ASUS P6X58-E-WS mobo
- BIOS settings
- F1 or DEL to enter BIOS setup, F8 boot menu
- go to POWER->HW mon, confirm CPU temperature is around 30C. (heatsink is installed correctly. Bad heatsink temperature quickly goes up to 50-70C).
- Main menu: Storage config - SATA change IDE->AHCI
- System information: confirm BIOS version 301, CPU type, memory size
- AI Tweak: set DRAM frequency - AUTO->DDR3-1333
- Advanced->Onboard devices: LAN BOOT: enabled
- Power->HW monitor: CPU Q-FAN: enabled
- Boot->Settings: Quick boot: enabled; Full screen logo: disabled; Wait for F1: disabled
- Save and exit
ASUS E35M1-M PRO mobo
- http://www.asus.com/Motherboards/E35M1M_PRO/#specifications
- use BIOS version 1002 or newer
- for CPU temperature: install kmod-k10temp from ELREPO (kmod-k10temp-0.0-4.el6.elrepo.x86_64.rpm)
- for Sensors: yum --enablerepo elrepo install kmod-w83627ehf; modprobe w83627ehf; sensors
- for Graphics: yum --enablerepo elrepo install kmod-fglrx fglrx-x11-drv
- to enable booting from USB3, edit /etc/dracut.conf, change line "add_drivers" to read: add_drivers+="xhci-hcd"
- to use multiple monitors, run "aticonfig --initial --heads=2 --adapter=1 --xinerama=on", to change screen layout, edit /etc/X11/xorg.conf.
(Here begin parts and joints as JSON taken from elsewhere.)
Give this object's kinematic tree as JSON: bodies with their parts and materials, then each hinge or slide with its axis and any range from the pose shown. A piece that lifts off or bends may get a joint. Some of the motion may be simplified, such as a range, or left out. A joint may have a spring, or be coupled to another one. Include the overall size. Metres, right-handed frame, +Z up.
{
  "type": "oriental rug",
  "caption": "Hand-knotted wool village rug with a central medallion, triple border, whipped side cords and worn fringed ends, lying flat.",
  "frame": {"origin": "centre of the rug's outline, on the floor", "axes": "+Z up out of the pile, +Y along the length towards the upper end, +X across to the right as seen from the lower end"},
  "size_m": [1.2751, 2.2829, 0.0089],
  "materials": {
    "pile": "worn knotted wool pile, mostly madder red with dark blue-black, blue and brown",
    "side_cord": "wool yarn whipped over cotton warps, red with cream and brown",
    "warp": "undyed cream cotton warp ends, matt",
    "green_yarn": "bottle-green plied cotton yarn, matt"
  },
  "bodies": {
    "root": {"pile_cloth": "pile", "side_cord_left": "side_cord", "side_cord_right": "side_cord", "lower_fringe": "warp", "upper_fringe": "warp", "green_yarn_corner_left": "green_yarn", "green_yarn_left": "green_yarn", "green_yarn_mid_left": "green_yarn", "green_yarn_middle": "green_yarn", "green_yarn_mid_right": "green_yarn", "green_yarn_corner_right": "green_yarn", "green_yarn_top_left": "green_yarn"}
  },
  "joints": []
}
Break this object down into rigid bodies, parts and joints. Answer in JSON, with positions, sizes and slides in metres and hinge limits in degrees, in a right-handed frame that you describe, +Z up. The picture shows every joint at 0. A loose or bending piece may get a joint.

Only dual monitors DVI+HDMI seem to work. Tripple monitors does not seem to work.
Sensors instructions below are obolete (use driver from ELREPO)
- for Sensors, install driver for NCT6776F chip from https://github.com/groeck/w83627ehf/archives/master (in the Makefile, change the line "KERNEL_BUILD=" to read: "KERNEL_BUILD:=/usr/src/kernels/$(TARGET)"):
cd ~root wget http://ladd00.triumf.ca/~olchansk/linux/groeck-w83627ehf-dd3e543/w83627ehf.ko echo "modprobe hwmon; modprobe hwmon-vid; modprobe k10temp; rmmod w83627ehf; insmod /root/w83627ehf.ko" >> /etc/rc.local
ASUS E45M1-M PRO mobo
- https://www.asus.com/Motherboards/E45M1M_PRO/#specifications
- use BIOS 1202 or newer
- follow the E35M1-M PRO instructions above
ASUS P9X79 WS
- http://www.asus.com/Motherboard/P9X79_WS/
- use BIOS version 3101, 3401, 4701 or newer. If BIOS is 1305 or older, install P9X79-WS-CAP-Converter.ROM (BIOS 2902/3101), then the new BIOS.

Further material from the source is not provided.